Humanizing technology is the driving force behind harmon.ie — a platform that uses artifical intelligence and machine learning to divide documents and emails into topics, saving users hours of search time. The company is unique (or in industry jargon, a unicorn), in that its employees partly own it. In a radical move, Cohen and his 45 employees bought out the company from its Venture Capital investors in September 2018. 

Armed with what Cohen terms an “exit obsession,” the VC investors pushed to sell harmon.ie. Cohen, who had been working at the company since 1994, wasn’t ready to sell. Nonetheless, he was at a crossroads. The risks were enormous but the potential rewards were too good to ignore. “We decided to give shares to our employees not because we’re altruistic, but because it made business sense,” he said. “Shared ownership equals shared responsibility for the success of the company.”

The model was democratized so employees on the lowest rung of the ladder received the same shares as Cohen. Cohen also wanted to keep the integrity of the company, its loyalty to its customers and have the freedom to innovate as he saw fit without being answerable to the moods of investors. He faced plenty of pushback from legal and financial advisors who told him he would have trouble raising funds again, and from banks that refused to finance the acquisition. The buyout also meant dipping into his pension and savings funds. “If I lost this battle, I was leaving the company,” Cohen said.

 “There is no economic success without a deeper, soul-to-soul connection.” 

Cohen credits his wife, Yael, in helping him make the decision. “Until then, I thought she was giving advice that suits us as a family,” he said (the couple has eight children, ages 11 to 26). “But through this process, I realized she was only giving advice for me to be happy in my career.”
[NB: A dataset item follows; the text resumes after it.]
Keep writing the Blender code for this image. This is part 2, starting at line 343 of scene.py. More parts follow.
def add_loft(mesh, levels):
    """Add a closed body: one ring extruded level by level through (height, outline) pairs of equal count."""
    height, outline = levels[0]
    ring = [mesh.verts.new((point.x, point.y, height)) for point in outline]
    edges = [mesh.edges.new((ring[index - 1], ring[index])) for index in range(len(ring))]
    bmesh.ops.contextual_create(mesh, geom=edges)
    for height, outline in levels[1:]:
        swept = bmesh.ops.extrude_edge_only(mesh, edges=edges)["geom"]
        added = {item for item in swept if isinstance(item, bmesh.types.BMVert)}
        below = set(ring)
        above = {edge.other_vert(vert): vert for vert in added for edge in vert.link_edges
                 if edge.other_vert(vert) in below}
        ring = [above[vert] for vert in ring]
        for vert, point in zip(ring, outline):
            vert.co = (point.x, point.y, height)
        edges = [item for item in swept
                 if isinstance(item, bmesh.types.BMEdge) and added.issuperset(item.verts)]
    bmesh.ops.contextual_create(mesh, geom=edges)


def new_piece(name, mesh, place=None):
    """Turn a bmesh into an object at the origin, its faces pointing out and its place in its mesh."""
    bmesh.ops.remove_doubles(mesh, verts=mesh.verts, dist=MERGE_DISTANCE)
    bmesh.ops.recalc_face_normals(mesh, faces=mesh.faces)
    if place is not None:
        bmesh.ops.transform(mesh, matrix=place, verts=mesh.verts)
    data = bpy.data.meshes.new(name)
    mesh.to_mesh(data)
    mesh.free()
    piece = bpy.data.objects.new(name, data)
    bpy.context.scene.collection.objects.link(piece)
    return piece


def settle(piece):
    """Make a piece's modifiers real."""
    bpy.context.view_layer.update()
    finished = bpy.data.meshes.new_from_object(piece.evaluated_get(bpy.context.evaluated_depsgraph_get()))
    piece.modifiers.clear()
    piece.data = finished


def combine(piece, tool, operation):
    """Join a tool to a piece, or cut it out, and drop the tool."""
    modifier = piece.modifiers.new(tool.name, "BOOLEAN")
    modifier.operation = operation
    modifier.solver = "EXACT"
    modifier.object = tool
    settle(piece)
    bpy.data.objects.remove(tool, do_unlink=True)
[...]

Cohen met Yael while he was in the navy, where he volunteered for four years between 1988 and 1992. “My wife [married me] because of my uniform,” he said. 

A French native, Cohen made aliyah at 18 and studied in a yeshiva before earning an engineering degree from the Technion in 1988. He then enlisted as a volunteer in the navy for four years, serving in the command and control systems on missile vessels. In 1994, he began working as a developer for harmon.ie, which then was called Mainsoft. 

An observant Jew, religion has always played a huge role in Cohen’s life, although he’s loath to use the term “practice.” “I don’t feel like it’s practice,” he said. “It’s not like practicing a sport or hobby. It’s really about integrating my beliefs in day to day life.”